Penny, que renunciou ao seu posto em março de 2017, também estava preocupado com a imagem da federação, à medida que o caso contra Nassar avançava, e se esforçou para se aproximar dos investigadores. Entre outras coisas, o jornal The New York Times noticiou no mês passado que ele havia discutido a possibilidade de um emprego na área de segurança do USOC para um agente do FBI que investigou o caso de Nassar. O médico está servindo uma sentença de prisão de décadas de duração, por acusações de delito sexual e posse de pornografia infantil.

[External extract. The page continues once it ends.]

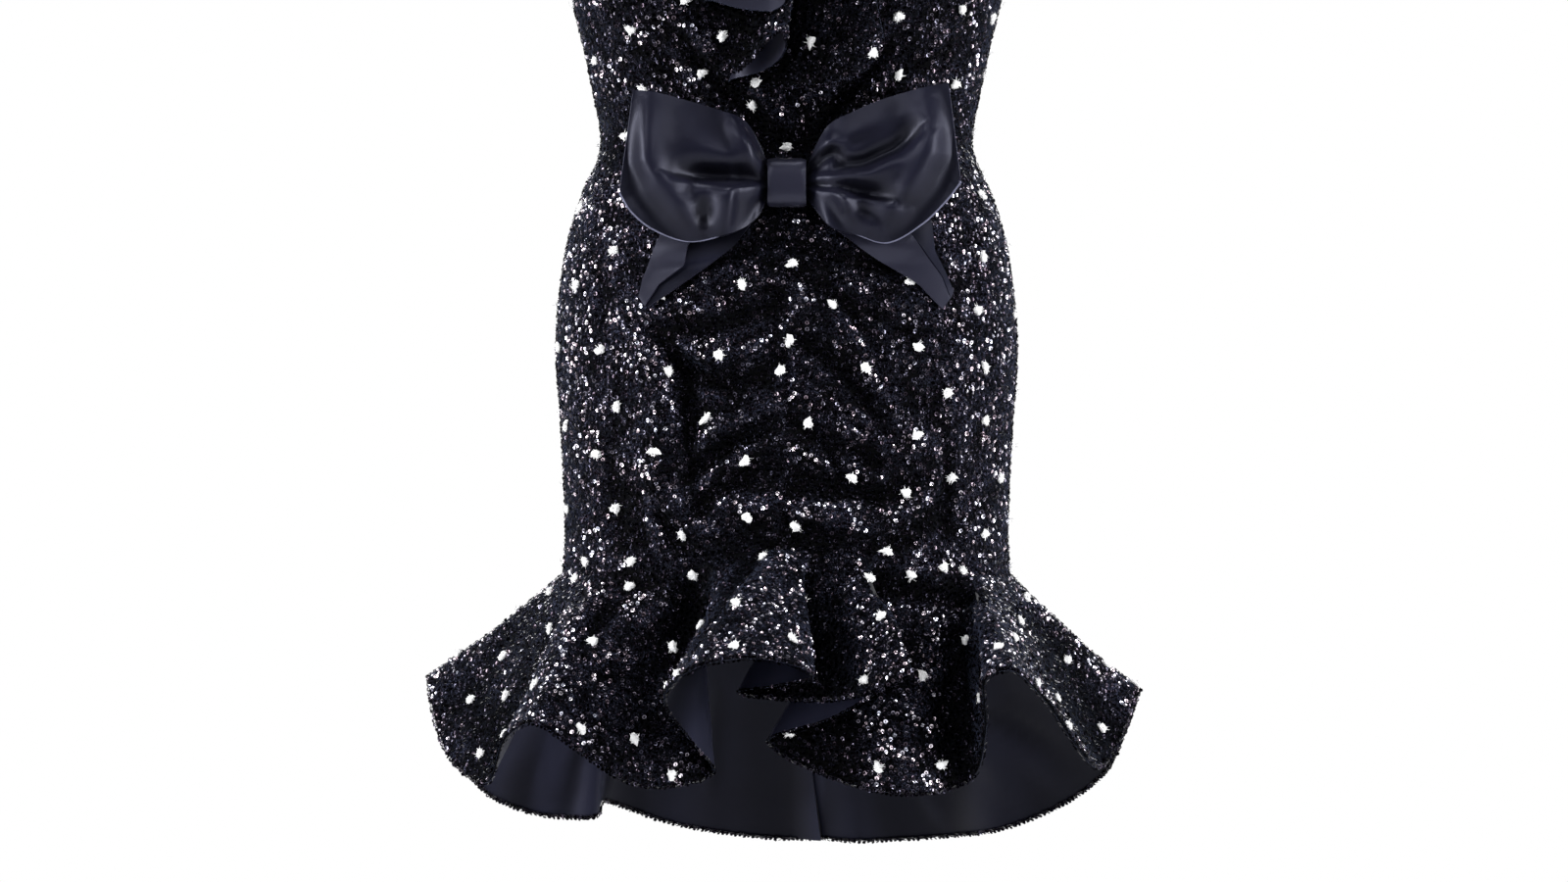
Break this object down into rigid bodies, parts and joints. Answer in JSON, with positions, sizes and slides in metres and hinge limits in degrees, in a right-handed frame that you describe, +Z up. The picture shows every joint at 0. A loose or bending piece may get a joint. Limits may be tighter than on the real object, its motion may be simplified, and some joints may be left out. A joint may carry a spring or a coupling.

O ex-médico da USA Gymnastics, Larry Nassar, durante seu julgamento em Michigan
O ex-médico da USA Gymnastics, Larry Nassar, durante seu julgamento em Michigan - Rena Laverty - 5.fev.18/AFP

Um email que é parte dos documentos apresentados ao tribunal na quarta-feira acrescenta detalhes sobre os esforços de Penny em benefício do agente do FBI. No email a Larry Buendorf, então diretor de segurança do USOC, Penny escreveu que "conheci um cara ótimo que pode ser perfeito para ocupar seu lugar quando você decidir parar ".

Buendorf planejava se aposentar em 2018, e o email foi enviado em julho de 2016. O "cara ótimo" descrito por Penny era Jay Abbott, agente especial encarregado do escritório de campo do FBI em Indianápolis.

Quando perguntada sobre o email, Edith Matthai, advogada de Penny, disse que ele não havia feito coisa alguma de errado ao discutir um posto no USOC em conexão a Abbott, e que não havia conflito de interesse.

"Essa ideia toda de que algo foi feito para influenciar algo mais é pura insanidade", disse Matthai na quarta-feira em entrevista por telefone. "Na época em que o email foi enviado, o escritório de Abbott já não estava envolvido na investigação de Nassar, que havia sido transferida à procuradoria federal e ao escritório do FBI em Detroit".

Ela definiu a menção de Penny a um emprego para Abbott na área de segurança do USOC, e seu diálogo com Buendorf a respeito, como "networking comum, que acontece em base cotidiana em todas as empresas".

Penny foi detido no mês passado sob uma acusação criminal de manipulação de provas, em uma investigação da procuradoria estadual do Texas sobre Nassar. Ele foi acusado de ordenar a remoção de documentos do centro de treinamento da equipe nacional de ginástica, localizado ao norte de Houston, onde Nassar trabalhava frequentemente e onde diversas de suas vítimas afirmaram ter sido atacadas. No momento da detenção de Penny, os procuradores estaduais do Texas afirmaram não estar cientes do paradeiro dos documentos, ou se haviam sido destruídos.

Penny se declarou inocente da acusação e a USAG subsequentemente afirmou ter encontrado em sua sede em Indianápolis documentos que talvez sejam o material removido do centro de treinamento.

Em depoimento que estava entre os documentos apresentados na quarta-feira, Rhonda Faehn, antiga vice-presidente do programa feminino da federação de ginástica americana, conta que Amy White, que foi diretora do programa de equipes nacionais, lhe disse que havia removido documentos médicos do centro de treinamento em novembro de 2016 e os levado a Indianápolis de avião, onde foram entregues a Penny. Um depoimento de White também era parte dos documentos encaminhados ao tribunal; nele, ela invoca diversas vezes a cláusula constitucional que protege um depoente contra revelar informações que o incriminem.